**REQUIRED WORK:** Starting at the top of the entries below, set down each line exactly as written, and stop after the line containing "spoke_turn = 6.3; // [0:0.1:30]".

-------------------------

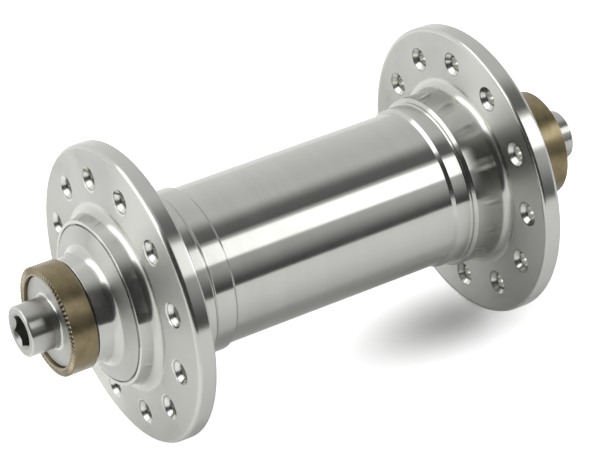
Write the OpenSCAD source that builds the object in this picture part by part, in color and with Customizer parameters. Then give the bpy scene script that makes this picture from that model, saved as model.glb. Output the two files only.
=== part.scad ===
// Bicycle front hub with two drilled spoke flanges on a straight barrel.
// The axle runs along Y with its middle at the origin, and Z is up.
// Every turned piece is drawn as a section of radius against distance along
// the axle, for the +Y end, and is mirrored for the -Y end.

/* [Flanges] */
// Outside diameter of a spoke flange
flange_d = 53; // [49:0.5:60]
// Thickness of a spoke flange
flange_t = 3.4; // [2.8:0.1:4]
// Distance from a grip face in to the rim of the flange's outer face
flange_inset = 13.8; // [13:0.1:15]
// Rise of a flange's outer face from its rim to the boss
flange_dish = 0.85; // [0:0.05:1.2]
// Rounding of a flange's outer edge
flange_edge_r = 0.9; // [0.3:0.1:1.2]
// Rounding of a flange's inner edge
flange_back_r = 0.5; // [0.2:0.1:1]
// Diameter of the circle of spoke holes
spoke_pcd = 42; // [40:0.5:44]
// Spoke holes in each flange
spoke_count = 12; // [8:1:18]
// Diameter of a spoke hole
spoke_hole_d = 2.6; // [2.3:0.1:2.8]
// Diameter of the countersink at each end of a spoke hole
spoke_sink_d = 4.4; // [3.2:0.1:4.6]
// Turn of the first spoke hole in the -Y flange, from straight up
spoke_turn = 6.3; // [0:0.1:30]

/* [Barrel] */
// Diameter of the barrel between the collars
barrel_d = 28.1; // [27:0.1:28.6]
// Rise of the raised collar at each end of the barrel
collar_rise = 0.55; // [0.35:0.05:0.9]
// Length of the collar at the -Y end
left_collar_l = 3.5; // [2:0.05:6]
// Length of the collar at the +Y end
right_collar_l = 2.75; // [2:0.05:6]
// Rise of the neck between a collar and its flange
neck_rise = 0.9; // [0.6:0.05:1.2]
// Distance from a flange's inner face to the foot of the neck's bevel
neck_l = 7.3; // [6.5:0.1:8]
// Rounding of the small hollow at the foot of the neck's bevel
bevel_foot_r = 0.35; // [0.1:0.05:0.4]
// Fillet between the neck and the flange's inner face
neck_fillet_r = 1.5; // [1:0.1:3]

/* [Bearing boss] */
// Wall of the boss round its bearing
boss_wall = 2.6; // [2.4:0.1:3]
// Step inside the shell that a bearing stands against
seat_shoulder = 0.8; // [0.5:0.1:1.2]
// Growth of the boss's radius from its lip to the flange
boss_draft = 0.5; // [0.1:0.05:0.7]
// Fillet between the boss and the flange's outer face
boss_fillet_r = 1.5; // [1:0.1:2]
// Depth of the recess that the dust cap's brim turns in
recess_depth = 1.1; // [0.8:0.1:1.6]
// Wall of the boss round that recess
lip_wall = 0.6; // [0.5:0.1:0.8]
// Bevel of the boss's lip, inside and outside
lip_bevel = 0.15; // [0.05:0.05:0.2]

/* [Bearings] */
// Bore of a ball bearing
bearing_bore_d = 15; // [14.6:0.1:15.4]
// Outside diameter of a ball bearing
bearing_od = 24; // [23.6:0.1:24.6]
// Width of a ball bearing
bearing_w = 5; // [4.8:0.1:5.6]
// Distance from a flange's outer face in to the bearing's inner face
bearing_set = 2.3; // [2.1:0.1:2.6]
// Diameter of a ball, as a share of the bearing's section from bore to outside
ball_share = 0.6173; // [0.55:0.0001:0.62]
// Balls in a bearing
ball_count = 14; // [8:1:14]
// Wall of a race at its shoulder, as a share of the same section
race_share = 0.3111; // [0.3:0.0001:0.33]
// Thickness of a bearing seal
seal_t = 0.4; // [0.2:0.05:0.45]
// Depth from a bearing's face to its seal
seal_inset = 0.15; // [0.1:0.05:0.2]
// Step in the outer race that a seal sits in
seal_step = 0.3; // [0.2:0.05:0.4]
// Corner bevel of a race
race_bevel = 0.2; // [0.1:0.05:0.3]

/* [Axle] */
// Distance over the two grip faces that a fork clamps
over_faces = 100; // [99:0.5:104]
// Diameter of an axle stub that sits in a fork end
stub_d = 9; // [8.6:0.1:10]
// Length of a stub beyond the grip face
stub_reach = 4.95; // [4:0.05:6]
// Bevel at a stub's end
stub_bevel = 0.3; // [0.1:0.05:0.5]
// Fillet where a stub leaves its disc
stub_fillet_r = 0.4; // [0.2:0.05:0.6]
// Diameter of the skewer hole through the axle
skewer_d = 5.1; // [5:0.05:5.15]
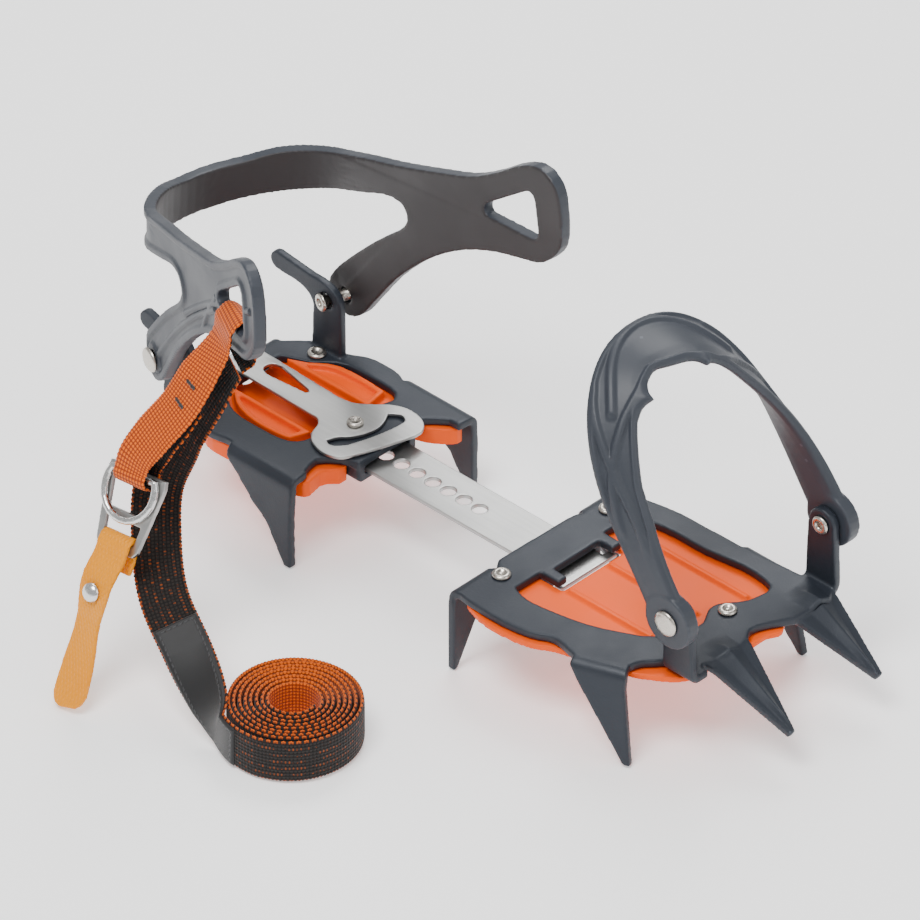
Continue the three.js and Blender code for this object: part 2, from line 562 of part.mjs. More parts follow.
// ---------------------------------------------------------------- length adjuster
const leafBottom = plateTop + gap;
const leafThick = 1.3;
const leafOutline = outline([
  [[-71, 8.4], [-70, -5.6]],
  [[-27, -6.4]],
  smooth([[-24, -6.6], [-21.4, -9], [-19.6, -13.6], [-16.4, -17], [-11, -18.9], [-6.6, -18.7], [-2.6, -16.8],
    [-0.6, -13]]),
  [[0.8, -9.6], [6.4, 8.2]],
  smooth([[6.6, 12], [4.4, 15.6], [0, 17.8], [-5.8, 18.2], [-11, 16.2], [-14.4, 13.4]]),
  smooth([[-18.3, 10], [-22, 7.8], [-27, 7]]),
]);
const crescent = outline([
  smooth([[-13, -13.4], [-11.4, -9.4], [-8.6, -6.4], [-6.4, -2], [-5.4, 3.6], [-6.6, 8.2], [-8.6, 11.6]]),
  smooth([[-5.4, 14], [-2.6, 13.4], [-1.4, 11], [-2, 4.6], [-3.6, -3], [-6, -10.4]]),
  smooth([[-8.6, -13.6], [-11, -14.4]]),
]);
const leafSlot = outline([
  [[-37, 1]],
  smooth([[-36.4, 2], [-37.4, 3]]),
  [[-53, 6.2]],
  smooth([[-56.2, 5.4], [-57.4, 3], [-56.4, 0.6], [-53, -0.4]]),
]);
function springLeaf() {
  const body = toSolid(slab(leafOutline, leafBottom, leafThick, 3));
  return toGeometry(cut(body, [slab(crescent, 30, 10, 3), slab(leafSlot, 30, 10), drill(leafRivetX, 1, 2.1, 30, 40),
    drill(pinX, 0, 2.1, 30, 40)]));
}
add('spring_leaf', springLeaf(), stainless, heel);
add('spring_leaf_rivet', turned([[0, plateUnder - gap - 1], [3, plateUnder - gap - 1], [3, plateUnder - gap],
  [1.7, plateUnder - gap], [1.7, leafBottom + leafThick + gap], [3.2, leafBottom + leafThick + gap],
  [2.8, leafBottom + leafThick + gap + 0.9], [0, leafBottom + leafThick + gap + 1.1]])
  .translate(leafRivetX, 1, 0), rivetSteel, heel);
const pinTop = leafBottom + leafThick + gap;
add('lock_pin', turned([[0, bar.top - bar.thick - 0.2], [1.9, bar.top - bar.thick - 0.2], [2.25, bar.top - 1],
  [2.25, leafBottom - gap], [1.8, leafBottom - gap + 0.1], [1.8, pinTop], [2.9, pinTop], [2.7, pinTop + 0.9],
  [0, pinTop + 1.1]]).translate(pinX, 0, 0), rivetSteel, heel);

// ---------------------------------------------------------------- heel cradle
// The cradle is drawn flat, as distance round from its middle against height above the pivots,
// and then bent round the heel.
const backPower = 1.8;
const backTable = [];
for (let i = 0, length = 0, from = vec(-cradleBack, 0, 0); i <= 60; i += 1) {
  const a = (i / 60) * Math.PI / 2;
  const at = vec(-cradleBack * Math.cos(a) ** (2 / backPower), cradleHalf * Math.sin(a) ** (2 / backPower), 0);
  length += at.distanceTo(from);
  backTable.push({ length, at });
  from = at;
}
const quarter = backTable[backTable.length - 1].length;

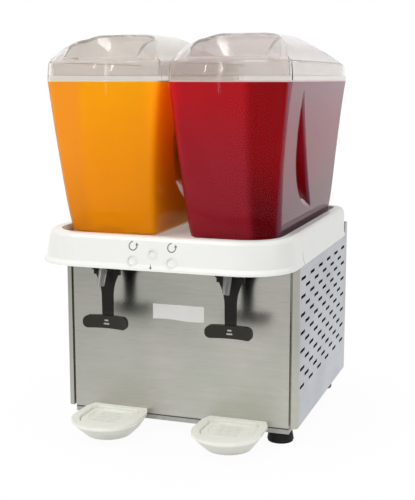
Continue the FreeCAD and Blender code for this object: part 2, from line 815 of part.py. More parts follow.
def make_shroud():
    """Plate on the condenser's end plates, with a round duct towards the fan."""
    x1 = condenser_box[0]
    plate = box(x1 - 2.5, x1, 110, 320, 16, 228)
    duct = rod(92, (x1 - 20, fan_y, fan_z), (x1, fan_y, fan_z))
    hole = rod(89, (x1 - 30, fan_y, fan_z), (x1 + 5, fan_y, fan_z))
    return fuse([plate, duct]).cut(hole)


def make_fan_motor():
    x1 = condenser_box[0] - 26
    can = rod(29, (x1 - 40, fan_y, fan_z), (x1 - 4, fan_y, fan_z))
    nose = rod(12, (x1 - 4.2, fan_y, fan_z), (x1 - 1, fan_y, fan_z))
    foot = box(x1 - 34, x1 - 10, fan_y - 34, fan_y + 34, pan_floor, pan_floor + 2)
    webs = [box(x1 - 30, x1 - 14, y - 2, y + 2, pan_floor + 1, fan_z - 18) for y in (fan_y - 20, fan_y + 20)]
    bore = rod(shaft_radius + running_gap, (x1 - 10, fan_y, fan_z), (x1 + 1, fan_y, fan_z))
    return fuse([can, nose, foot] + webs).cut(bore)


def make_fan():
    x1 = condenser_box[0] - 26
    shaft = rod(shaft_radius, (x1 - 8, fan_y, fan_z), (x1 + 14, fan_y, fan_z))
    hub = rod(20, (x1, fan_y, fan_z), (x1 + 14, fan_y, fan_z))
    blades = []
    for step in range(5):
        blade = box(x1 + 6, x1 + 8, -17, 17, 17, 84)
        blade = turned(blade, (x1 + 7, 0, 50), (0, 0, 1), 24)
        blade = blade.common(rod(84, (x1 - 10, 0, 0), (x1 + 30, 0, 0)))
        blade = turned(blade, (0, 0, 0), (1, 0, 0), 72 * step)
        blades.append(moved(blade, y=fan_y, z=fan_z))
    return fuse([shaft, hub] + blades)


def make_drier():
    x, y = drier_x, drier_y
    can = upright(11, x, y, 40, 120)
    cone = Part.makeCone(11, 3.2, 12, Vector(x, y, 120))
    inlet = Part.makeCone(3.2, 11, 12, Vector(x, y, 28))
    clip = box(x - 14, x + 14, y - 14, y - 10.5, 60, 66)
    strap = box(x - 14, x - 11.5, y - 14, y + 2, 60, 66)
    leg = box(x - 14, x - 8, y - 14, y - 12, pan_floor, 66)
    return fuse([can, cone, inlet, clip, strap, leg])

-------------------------

**IN RESPONSE:**
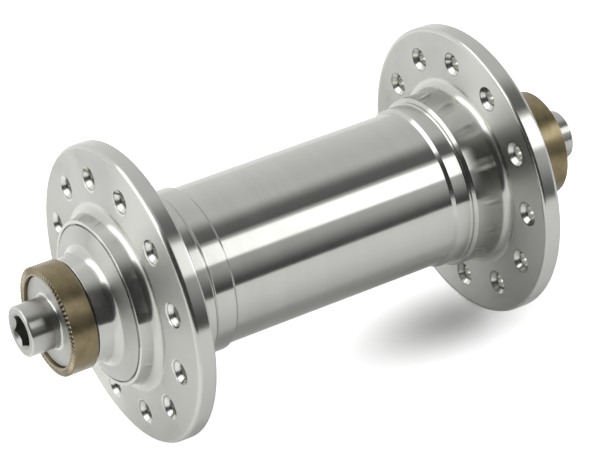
Write the OpenSCAD source that builds the object in this picture part by part, in color and with Customizer parameters. Then give the bpy scene script that makes this picture from that model, saved as model.glb. Output the two files only.
=== part.scad ===
// Bicycle front hub with two drilled spoke flanges on a straight barrel.
// The axle runs along Y with its middle at the origin, and Z is up.
// Every turned piece is drawn as a section of radius against distance along
// the axle, for the +Y end, and is mirrored for the -Y end.

/* [Flanges] */
// Outside diameter of a spoke flange
flange_d = 53; // [49:0.5:60]
// Thickness of a spoke flange
flange_t = 3.4; // [2.8:0.1:4]
// Distance from a grip face in to the rim of the flange's outer face
flange_inset = 13.8; // [13:0.1:15]
// Rise of a flange's outer face from its rim to the boss
flange_dish = 0.85; // [0:0.05:1.2]
// Rounding of a flange's outer edge
flange_edge_r = 0.9; // [0.3:0.1:1.2]
// Rounding of a flange's inner edge
flange_back_r = 0.5; // [0.2:0.1:1]
// Diameter of the circle of spoke holes
spoke_pcd = 42; // [40:0.5:44]
// Spoke holes in each flange
spoke_count = 12; // [8:1:18]
// Diameter of a spoke hole
spoke_hole_d = 2.6; // [2.3:0.1:2.8]
// Diameter of the countersink at each end of a spoke hole
spoke_sink_d = 4.4; // [3.2:0.1:4.6]
// Turn of the first spoke hole in the -Y flange, from straight up
spoke_turn = 6.3; // [0:0.1:30]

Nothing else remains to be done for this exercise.